Why revisit this film now? For one thing, there's a renewed interest in Welles, whose centennial was celebrated in May 2015. But it's also in no small part due to the efforts of the arthouse distributor that released Chimes, Janus Films, which tasked itself with the challenge of resuscitating long-lost cinematic gems and ushering people back into the theater along with them. Last year, the distribution company released the acclaimed documentary A Poem is a Naked Person, a Les Blank gem from 1974 that is loosely about the country singer Leon Russell while also being a meditation on how the stories behind movie-making are often far stranger and more compelling than what's shown on the silver screen.
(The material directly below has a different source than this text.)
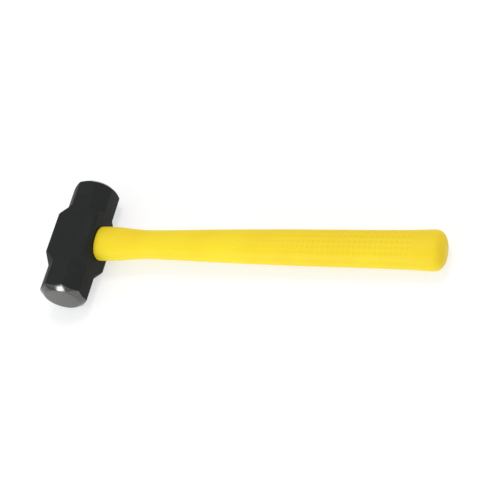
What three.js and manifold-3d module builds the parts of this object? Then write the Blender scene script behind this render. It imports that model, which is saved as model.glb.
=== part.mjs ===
// A two-faced hand hammer: a forged head with octagonal barrels, held by epoxy on an oval
// fibreglass core that a moulded yellow jacket covers from the head to the butt.
//
// Millimetres. +X runs along the handle towards the butt, +Y along the head, +Z up out of the
// cheek that lies uppermost. The origin is on the lower cheek, straight below the eye's centre.

import * as THREE from 'three';
import { ConvexGeometry } from 'three/addons/geometries/ConvexGeometry.js';
import { mergeVertices } from 'three/addons/utils/BufferGeometryUtils.js';
import Module from 'manifold-3d';

const wasm = await Module();
wasm.setup();

// Driving dimensions.
const headLength = 115.3;
const barrelFlats = 39.5; // across the flats of both octagonal barrels
const cheekWidth = 41.1; // block around the eye, measured along the handle
const cheekChamfer = 2.4;
const cheekFlatLength = 39.2; // length of the block at its full section
const shoulderReach = 28.5; // from the eye's axis to where the barrels start
const faceRadius = 15.5; // flat of each striking face
const bevelSlope = 0.77; // how far the face bevel falls for each mm outwards

const eyeMouth = { width: 25.2, thickness: 18.6 }; // where the handle enters
const eyeTop = { width: 27.6, thickness: 20.4 }; // wider, so that the set resin can't pull out
const resinRecess = 0.6; // resin and core end below the top of the head
const damLength = 6;

const coreWidth = 20;
const coreThickness = 14;
const coreEnd = 312;

const domeDepth = 10.7; // the butt's dome, beyond the last station
const domePower = 2.5; // 2 is a half ellipse, more is flatter with a tighter edge
const collarNarrowing = 0.8; // of the rounded collar where the jacket meets the head
const sectionPower = 2.3; // 2 is an ellipse, more is squarer
const gap = 0.3; // kept between pieces that touch

// Half width (along Y) and half thickness (along Z) of the jacket at stations along X.
const jacketStations = [
  { x: 25.5, width: 15.7, thickness: 11.9 },
  { x: 40, width: 15.4, thickness: 11.8 },
  { x: 52, width: 13.9, thickness: 11.2 },
  { x: 66, width: 12.75, thickness: 10.8 },
  { x: 90, width: 13.05, thickness: 11 },
  { x: 130, width: 14.25, thickness: 11.5 },
  { x: 200, width: 15.5, thickness: 11.95 },
  { x: 290, width: 16.1, thickness: 12.4 },
  { x: 308, width: 16.5, thickness: 12.7 },
  { x: 322.6, width: 17.2, thickness: 13.2 },
];

const jacketEnd = jacketStations[jacketStations.length - 1].x + domeDepth;
const ovalSides = 40;
const collarSteps = 5;
const sideSteps = 36;
const domeSteps = 9;
const axisHeight = barrelFlats / 2;
const headHalf = headLength / 2;
const mouthX = cheekWidth / 2;
const topX = -cheekWidth / 2;

// A three.js geometry as a solid that can be joined and cut.
function toSolid(geometry) {
  const bare = geometry.clone();
  bare.deleteAttribute('normal');
  bare.deleteAttribute('uv');
  const merged = mergeVertices(bare, 1e-4);
  const mesh = new wasm.Mesh({
    numProp: 3,
    vertProperties: new Float32Array(merged.attributes.position.array),
    triVerts: new Uint32Array(merged.index.array),
  });
  return new wasm.Manifold(mesh);
}

// The way back, with flat shading on the facets.
function toGeometry(solid) {
  const mesh = solid.getMesh();
  const geometry = new THREE.BufferGeometry();
  geometry.setAttribute('position', new THREE.BufferAttribute(mesh.vertProperties, 3));
  geometry.setIndex(new THREE.BufferAttribute(mesh.triVerts, 1));
  geometry.computeVertexNormals();
  return geometry;
}

// Corners of a rectangle with cut corners, in the XZ plane at height y along the head.
function cutRectangle(halfX, halfZ, cutX, cutZ, y) {
  const corners = [];
  for (const signX of [-1, 1]) {
    for (const signZ of [-1, 1]) {
      corners.push(new THREE.Vector3(signX * (halfX - cutX), y, signZ * halfZ));
      corners.push(new THREE.Vector3(signX * halfX, y, signZ * (halfZ - cutZ)));
    }
  }
  return corners;
}

// One regular octagonal prism, as long as the head.
function barrelSolid() {
  const half = barrelFlats / 2;
  const cut = half * (1 - Math.tan(Math.PI / 8));
  const points = [
    ...cutRectangle(half, half, cut, cut, -headHalf),
    ...cutRectangle(half, half, cut, cut, headHalf),
  ];
  return toSolid(new ConvexGeometry(points));
}

// The block around the eye, with shoulders that run down to the barrels.
function cheekSolid() {
  const half = barrelFlats / 2;
  const cut = half * (1 - Math.tan(Math.PI / 8));
  const points = [];
  for (const side of [-1, 1]) {
    const flatEnd = side * cheekFlatLength / 2;
    points.push(...cutRectangle(cheekWidth / 2, half, cheekChamfer, cheekChamfer, flatEnd));
    points.push(...cutRectangle(half, half, cut, cut, side * shoulderReach));
  }
  return toSolid(new ConvexGeometry(points));
}

// A turned envelope that puts the conical bevel round both striking faces.
function bevelEnvelope() {
  const reach = 13;
  const outer = faceRadius + reach;
  const profile = [
    new THREE.Vector2(0, -headHalf),
    new THREE.Vector2(faceRadius, -headHalf),
    new THREE.Vector2(outer, -headHalf + bevelSlope * reach),
    new THREE.Vector2(outer, headHalf - bevelSlope * reach),
    new THREE.Vector2(faceRadius, headHalf),
    new THREE.Vector2(0, headHalf),
  ];
  return toSolid(new THREE.LatheGeometry(profile, 96));
}

// Width and thickness of the eye at a place along X, with a wall taken off all round.
function eyeSection(x, wall) {
  const share = (x - mouthX) / (topX - mouthX);
  return {
    width: THREE.MathUtils.lerp(eyeMouth.width, eyeTop.width, share) - 2 * wall,
    thickness: THREE.MathUtils.lerp(eyeMouth.thickness, eyeTop.thickness, share) - 2 * wall,
  };
}

// The tapered oval that fills the eye from one place along X to another.
function eyePlug(fromX, toX, wall) {
  const start = eyeSection(fromX, wall);
  const end = eyeSection(toX, wall);
  const geometry = new THREE.CylinderGeometry(1, 1, toX - fromX, ovalSides);
  geometry.rotateZ(-Math.PI / 2);
  geometry.translate((fromX + toX) / 2, 0, 0);
  const position = geometry.attributes.position;
  for (let i = 0; i < position.count; i += 1) {
    const section = Math.abs(position.getX(i) - fromX) < 0.01 ? start : end;
    position.setY(i, position.getY(i) * section.width / 2);
    position.setZ(i, position.getZ(i) * section.thickness / 2);
  }
  return toSolid(geometry);
}

// The oval bar that fills the core's place, grown by a clearance all round.
function coreBar(fromX, toX, clearance) {
  const outline = new THREE.Shape();
  outline.absellipse(0, 0, coreThickness / 2 + clearance, coreWidth / 2 + clearance, 0, 2 * Math.PI);
  const settings = { depth: toX - fromX, bevelEnabled: false, curveSegments: ovalSides };
  const geometry = new THREE.ExtrudeGeometry(outline, settings);
  geometry.rotateY(Math.PI / 2);
  geometry.translate(fromX, 0, 0);
  return toSolid(geometry);
}

// The jacket's side view: rounded collar, waist, swelling grip and domed butt.
function jacketProfile() {
  const first = jacketStations[0];
  const last = jacketStations[jacketStations.length - 1];
  const start = mouthX + gap;
  const side = new THREE.SplineCurve(jacketStations.map((s) => new THREE.Vector2(s.width, s.x)));
  const points = [new THREE.Vector2(0, start)];
  for (let i = 0; i < collarSteps; i += 1) {
    const angle = (i / collarSteps) * Math.PI / 2;
    const drop = collarNarrowing * (1 - Math.sin(angle));
    points.push(new THREE.Vector2(first.width - drop, first.x - (first.x - start) * Math.cos(angle)));
  }
  points.push(...side.getPoints(sideSteps));
  for (let i = 1; i < domeSteps; i += 1) {
    const angle = (i / domeSteps) * Math.PI / 2;
    const radius = last.width * Math.cos(angle) ** (2 / domePower);
    points.push(new THREE.Vector2(radius, last.x + domeDepth * Math.sin(angle) ** (2 / domePower)));
  }
  points.push(new THREE.Vector2(0, jacketEnd));
  return points;
}

// Thickness divided by width at a place along X.
function flatness(x) {
  const stations = jacketStations;
  const inside = THREE.MathUtils.clamp(x, stations[0].x, stations[stations.length - 1].x);
  const next = Math.max(1, stations.findIndex((s) => s.x >= inside));
  const low = stations[next - 1];
  const high = stations[next];
  const share = (inside - low.x) / (high.x - low.x);
  return THREE.MathUtils.lerp(low.thickness / low.width, high.thickness / high.width, share);
}

// Turned from its side view, then pressed from round to a squarish oval.
function jacketSolid() {
  const geometry = new THREE.LatheGeometry(jacketProfile(), ovalSides);
  geometry.rotateZ(-Math.PI / 2);
  const position = geometry.attributes.position;
  for (let i = 0; i < position.count; i += 1) {
    const y = position.getY(i);
    const z = position.getZ(i);
    const radius = Math.hypot(y, z);
    if (radius < 1e-6) {
      continue;
    }
    const across = Math.abs(y / radius) ** sectionPower + Math.abs(z / radius) ** sectionPower;
    const swell = across ** (-1 / sectionPower);
    position.setY(i, y * swell);
    position.setZ(i, z * swell * flatness(position.getX(i)));
  }
  return toSolid(geometry);
}

// The forged head, with the eye cut through it.
function headPiece() {
  const eye = eyePlug(topX - 1, mouthX + 1, 0);
  return barrelSolid().add(cheekSolid()).intersect(bevelEnvelope()).subtract(eye);
}

// Resin that fills the eye round the core, down to the dam.
function resinPiece() {
  const fromX = topX + resinRecess;
  const toX = mouthX - damLength - gap;
  return eyePlug(fromX, toX, gap).subtract(coreBar(fromX - 1, toX + 1, gap));
}

// The soft ring that keeps the resin in while it sets.
function damPiece() {
  const fromX = mouthX - damLength;
  return eyePlug(fromX, mouthX, gap).subtract(coreBar(fromX - 1, mouthX + 1, gap));
}

// The pultruded rod that carries the load from the eye to the grip.
function corePiece() {
  return coreBar(topX + resinRecess, coreEnd, 0);
}

// The moulded jacket, open at the head end where the core leaves it.
function jacketPiece() {
  return jacketSolid().subtract(coreBar(mouthX - 1, coreEnd + gap, gap));
}

const forgedBlack = new THREE.MeshStandardMaterial({ color: 0x2b2d2c, roughness: 0.55, metalness: 0.2 });
const amberResin = new THREE.MeshStandardMaterial({ color: 0x8a6a2c, roughness: 0.35, metalness: 0 });
const foamGrey = new THREE.MeshStandardMaterial({ color: 0x3a3a3a, roughness: 0.95, metalness: 0 });
const glassFibre = new THREE.MeshStandardMaterial({ color: 0xd9c98a, roughness: 0.6, metalness: 0 });
const mouldedYellow = new THREE.MeshStandardMaterial({ color: 0xf7d52b, roughness: 0.45, metalness: 0 });

const hammer = new THREE.Group();
hammer.name = 'hammer';

function addPiece(name, solid, material) {
  const piece = new THREE.Mesh(toGeometry(solid), material);
  piece.name = name;
  piece.position.z = axisHeight;
  hammer.add(piece);
}

addPiece('forged_head', headPiece(), forgedBlack);
addPiece('eye_resin', resinPiece(), amberResin);
addPiece('resin_dam', damPiece(), foamGrey);
addPiece('fibreglass_core', corePiece(), glassFibre);
addPiece('handle_jacket', jacketPiece(), mouldedYellow);

export default hammer;
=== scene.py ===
# A two-faced hand hammer lying on its cheek: the forged head, the core and resin in its eye, and
# the moulded yellow jacket with its dimpled grip. Metres, +X to the butt, +Y along the head.
import math

import bmesh
import bpy
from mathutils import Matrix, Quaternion, Vector


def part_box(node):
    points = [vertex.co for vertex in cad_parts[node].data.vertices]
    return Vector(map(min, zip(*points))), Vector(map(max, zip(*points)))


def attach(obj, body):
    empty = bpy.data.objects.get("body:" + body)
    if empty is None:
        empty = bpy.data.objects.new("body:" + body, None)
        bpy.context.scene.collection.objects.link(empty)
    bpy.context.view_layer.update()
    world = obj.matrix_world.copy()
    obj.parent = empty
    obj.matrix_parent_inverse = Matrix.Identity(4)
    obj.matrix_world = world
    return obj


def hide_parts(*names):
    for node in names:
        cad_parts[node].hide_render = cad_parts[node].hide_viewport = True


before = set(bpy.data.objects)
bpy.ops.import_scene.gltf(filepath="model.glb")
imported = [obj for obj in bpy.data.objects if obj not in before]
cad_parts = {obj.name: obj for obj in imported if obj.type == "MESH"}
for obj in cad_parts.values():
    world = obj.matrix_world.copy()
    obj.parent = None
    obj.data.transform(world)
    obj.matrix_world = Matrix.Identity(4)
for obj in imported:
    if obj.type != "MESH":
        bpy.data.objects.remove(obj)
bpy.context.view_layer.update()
mm = 0.001
touch = 0.01 * mm  # closer than this counts as the same place
weld = 0.001 * mm

headLow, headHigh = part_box("forged_head")
jacketLow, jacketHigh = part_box("handle_jacket")
coreLow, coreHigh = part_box("fibreglass_core")
resinLow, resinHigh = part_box("eye_resin")
damLow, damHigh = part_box("resin_dam")
axisHeight = (headLow.z + headHigh.z) / 2  # the axes of the head and the handle cross here
mouthX = headHigh.x  # side of the head where the handle enters
topX = headLow.x


# Moves that every piece uses

def startPiece():
    bpy.ops.object.select_all(action="DESELECT")  # nothing picked earlier joins in


def named(name):
    piece = bpy.context.object
    piece.name = name
    piece.data.name = name
    bpy.ops.object.transform_apply(location=True, rotation=True, scale=True)
    return piece


def edit():
    bpy.ops.object.mode_set(mode="EDIT")


def leaveEdit():
    bpy.ops.object.mode_set(mode="OBJECT")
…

While it was received relatively well in Europe and screened at Cannes upon its release, Chimes received a scathing review from the acid-tongued Bosley Crowther of The New York Times, who wrote that the film "is a big, squashy, tatterdemalion show, and it has no business intruding so brashly in the serious Shakespearean affairs of the Lancasters, the Percies and the Mortimers, which Mr. Welles does get to from time to time in this freely selected composite of scenes from Shakespeare, as it were." While it's unclear if Crowther's review contributed to the film's short run in the U.S., it's worth noting that it didn't see a wide release of any kind.

Bickering over rights kept the film from being released on home video and, later, DVD. And so Chimes at Midnight never really saw much of the light of day until being resurrected 50 years later—now, to critical acclaim. It's not too late to ring in the New Year by catching a screening: Chimes at Midnight is at New York's Film Forum until January 12.